Apesar do trauma do dia 26 e das
turbulências que voltaram a sacudir
o mercado na sexta, os fundamentos
da economia global continuam
bons, com crescimento médio previsto de 5%. Não há razões, portanto, para apostar em mudanças muito
drásticas nos fluxos financeiros internacionais e na entrada de capitais
no país. Nesse contexto, é injustificável a manutenção de certos estímulos ao ingresso de capital financeiro, como a isenção de IR sobre investimento de estrangeiros em títulos públicos.
Além disso, a pressão que valoriza
o real advém de "arbitragens", operações pelas quais os investidores
captam recursos a juros baixos no
exterior para se beneficiar das altas
taxas internas. O impacto dessas
operações sobre o câmbio só poderá
ser diminuído com corte maior nos
juros locais.
São apenas algumas sugestões,
que vêm sendo dadas por economistas e entidades de classe. Há outras à
disposição de quadros competentes
do governo.
Exportador precisa de câmbio
tanto quanto São Paulo precisa de
um novo aeroporto ou o Brasil precisa de boas escolas e bons hospitais.
Há limites para tudo. Para timidez,
para temeridades e para conservadorismos. Esticar mais a corda e deixar essa crise ir mais longe é temeridade.

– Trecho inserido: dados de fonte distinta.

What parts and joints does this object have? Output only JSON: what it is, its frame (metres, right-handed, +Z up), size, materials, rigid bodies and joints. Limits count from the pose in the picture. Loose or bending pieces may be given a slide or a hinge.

Essas não são críticas vãs, mas um
chamamento à reflexão. A economia
brasileira tem índices muito bons, a
retomada do crescimento está em
curso, puxada pelo mercado interno, e as contas externas são excelentes. Dá para repensar a questão cambial antes que chegue o dia do apagão, como já se deu em outros setores. A corda cambial já está esticada
demais.
BENJAMIN STEINBRUCH , 54, empresário, é diretor-presidente da Companhia Siderúrgica Nacional, presidente do conselho de administração da empresa e primeiro vice-presidente da Fiesp (Federação das Indústrias do Estado de São Paulo).